HTML Extract

Legacy API Notice

This API is now deprecated, you should try the new and improved Browser Bot API. We will continue to operate this API into the future for pre-existing users however no more feature updates will be applied.

Extract specific HTML tag contents or attributes from complex HTML or XHTML content.
This is a flexible API which allows you to parse and extract any data from HTML documents.
You can search for data using a CSS/jQuery style selector.

Tag selector examples:

".super": find all elements with the class "super"
"img.avatar": find all "img" tags with the class "avatar"
"img[width=32]": find all "img" tags with the attribute "width" equaling "32"
"img[src*=cool]": find all "img" tags with the attribute "src" containing the string "cool"
"a[href]": find all "a" tags which have the "href" attribute set
"#special-id": find all elements with the id "special-id"

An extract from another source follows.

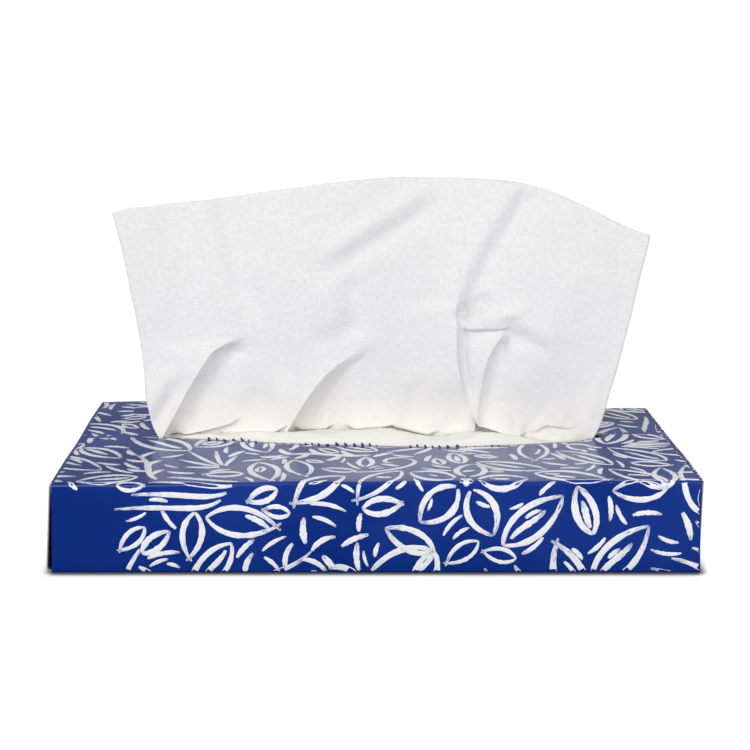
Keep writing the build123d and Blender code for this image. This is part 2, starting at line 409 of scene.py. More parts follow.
def flap_grids():
    """Grids of the four end flaps and the four dust flaps behind them."""
    end, half, top = carton_size()
    across = np.linspace(FLAP_SIDE_GAP - half, half - FLAP_SIDE_GAP, 60)
    grids = [on_flap(name, across, run_rows(table, 2.0)[:, None]) for name, table in flap_tables().items()]
    heights = np.linspace(DUST_FLAP_GAP, top - DUST_FLAP_GAP, 12)
    for side in (-1, 1):
        for facing in (-1, 1):
            fold = side * (end - DUST_FLAP_SET_IN)
            corners = (
                (side * (end - PANEL_SET_IN), facing * half),
                (fold, facing * half),
                (fold, facing * (half - DUST_FLAP_LENGTH)),
            )
            table = run_table(corners, DUST_FOLD_RADIUS)
            x, y, _, _ = read_run(table, run_rows(table, 4.0))
            grids.append(settle(spread(x[:, None], y[:, None], heights)))
    return grids


def tabs_mesh():
    """Torn tabs along the front edge of the opening, bent up by the tissue: a strip whose height is a
    sharpened wave in clusters, with nothing between the tabs."""
    x = np.arange(*TAB_SPAN, TAB_STEP)
    cluster = blend(-0.55, 0.3, swirl(x, 0, 24, 26)) * (0.35 + 0.65 * (1 - blend(28, 34, x)))
    height = TAB_HEIGHT * cluster * np.clip(np.sin(tear_phase(x, 3)) - 0.05, 0, 1) ** 0.8
    height = height * (0.75 + 0.3 * swirl(x, 0, 25, 2.7))
    fold, fold_y = wrap_table()[fold_row(2, FOLD_STEPS - 1), :2]
    foot = on_wrap(x, fold + opening_edges(x)[0] - fold_y - 0.2, 0.02)
    t = np.linspace(0, 1, 5)[:, None, None]
    points = foot + t**1.3 * height[None, :, None] * np.array(TAB_BEND)
    faces = grid_faces(len(t), len(x))
    faces = faces[np.tile(height, len(t))[faces].min(1) > TAB_LEAST]
    used, renumbered = np.unique(faces, return_inverse=True)
    return points.reshape(-1, 3)[used], renumbered.reshape(-1, 4)


# Print


def curves(*rows):
    """Brush strokes: for each the four control points of a cubic curve, written as eight numbers."""
    return [np.array(row, float).reshape(4, 2) for row in rows]


def turned(strokes, angle, move=(0.0, 0.0), scale=1.0):
    """Strokes scaled, turned by an angle in degrees and moved."""
    c, s = math.cos(math.radians(angle)), math.sin(math.radians(angle))
    spin = np.array([[c, s], [-s, c]])
    return [scale * stroke @ spin + np.array(move) for stroke in strokes]


def both_sides(strokes):
    """Strokes and their reflections over the long axis."""
    return strokes + [stroke * np.array([1.0, -1.0]) for stroke in strokes]


def sprig_strokes():
    """Bent stem with short leaves on both sides and one at its tip."""
    blade = curves((0, 0, 0.08, 0.05, 0.2, 0.06, 0.3, 0))
    strokes = curves((0, 0, 0.35, 0.16, 0.75, -0.14, 1.2, 0.06))
    places = ((0.2, 0.05), (0.42, 0.05), (0.64, 0.0), (0.86, -0.02), (1.06, 0.01))
    for number, place in enumerate(places):
        strokes += turned(blade, 52 if number % 2 else -52, place)
    return strokes + turned(blade, 8, (1.2, 0.06))


def rosette_strokes():
    """Five outline petals round a ring of dots."""
    petal = both_sides(curves((0.16, 0.02, 0.32, 0.24, 0.6, 0.22, 0.78, 0)))
    dot = curves((0, 0, 0.03, 0.01, 0.06, 0.01, 0.09, 0))
    strokes = []
    for angle in range(0, 360, 72):
        strokes += turned(petal, angle) + turned(dot, angle + 36)
    return strokes


def tuft_strokes():
    """Five blades of grass from one root."""
    blade = curves((0.1, 0, 0.3, 0.05, 0.6, 0.02, 0.9, -0.02))
    strokes = []
    for angle, reach in ((-52, 0.62), (-25, 0.85), (0, 1.0), (26, 0.8), (54, 0.6)):
        strokes += turned(blade, angle, scale=reach)
    return strokes


def reed_strokes():
    """Four long bent strokes that spread from one end to the other, each longer than the last."""
    return curves(*[
        (0.05 * n, 0.1 * n, 0.35, 0.16 * n + 0.05, 0.7, 0.17 * n - 0.05, 0.9 + 0.16 * n, 0.22 * n)
        for n in range(4)
    ])


def motifs():
    """Large and small motifs, each an array of strokes. Some come more than once, to fall more often."""
    outline = both_sides(curves((0, 0, 0.24, 0.27, 0.7, 0.26, 1.05, 0)))
    leaf = outline + curves((0.14, 0, 0.35, 0.05, 0.5, -0.03, 0.74, 0))
    open_leaf = both_sides(curves((0, 0, 0.24, 0.27, 0.66, 0.25, 1, -0.05)))
    fan = turned(outline, 0, scale=0.95) + turned(outline, 48, scale=0.72) + turned(outline, -48, scale=0.72)
    ray = curves((0.56, 0, 0.66, 0.02, 0.74, -0.02, 0.84, 0))
    pod = both_sides(curves((0, 0, 0.12, 0.3, 0.42, 0.34, 0.6, 0.16)))
    pod += curves((-0.36, 0.1, -0.2, 0.08, -0.1, 0, 0, 0)) + ray + turned(ray, 22) + turned(ray, -22)
    tendril = curves(
        (-0.4, -0.1, 0.2, -0.28, 0.74, 0.02, 0.46, 0.34), (0.46, 0.34, 0.26, 0.5, 0.02, 0.28, 0.24, 0.14)
    )
    tendril += turned(outline, 150, (-0.36, -0.06), 0.45)
    stroke = curves((0, 0, 0.3, 0.1, 0.6, 0.1, 0.9, 0))
    pair = stroke + turned(stroke, -12, (0.12, -0.3), 0.7)
    tick = curves((0, 0, 0.22, 0.07, 0.5, 0.07, 0.74, 0))
    reed = reed_strokes()
    large = (
        [leaf, sprig_strokes(), rosette_strokes(), fan, pod, reed, tendril, open_leaf]
        + [leaf, tuft_strokes(), open_leaf, reed]
    )
    small = [open_leaf, pair, tick, tick, open_leaf]
    return [np.array(motif) for motif in large], [np.array(motif) for motif in small]


def stroke_points(strokes, steps):
    """Points along cubic strokes, all at the same shares of each."""
    t = np.linspace(0, 1, steps)[None, :, None]
    p0, p1, p2, p3 = (strokes[:, corner, None] for corner in range(4))
    return p0 * (1 - t) ** 3 + 3 * p1 * t * (1 - t) ** 2 + 3 * p2 * t**2 * (1 - t) + p3 * t**3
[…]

You can also combine selectors, for example:

"div a": find all "a" tags which are contained within (children of) "div" tags
"div > a": find all "a" tags which descend directly from "div" tags

End Point

https://neutrinoapi.net/html-extract-tags

Test API

API Request

Parameter	Required	Type	Description
content	yes	string	The HTML content. This can be either a URL to load from, a file upload (multipart/form-data) or an HTML content string
tag	yes	string	The HTML tag(s) to extract data from. This can just be a simple tag name like 'img' OR a CSS/jQuery style selector
attribute	no	string	If set, then extract data from the specified tag attribute. If not set, then data will be extracted from the tags inner content
base-url	no	string	The base URL to replace into relative links

API Response

Parameter	Type	Description
total	integer	The total number of values extracted
values	array	Array of extracted values

API Performance

Characteristic	Value	Description
Avg Latency	20ms	Average RTT for requests within the same data center/region
Max Rate	2/second	Maximum inbound request rate. Exceeding this will result in request throttling
Max Concurrency	250	Maximum concurrent/simultaneous requests. Exceeding this will result in error code 06 [TOO MANY CONNECTIONS]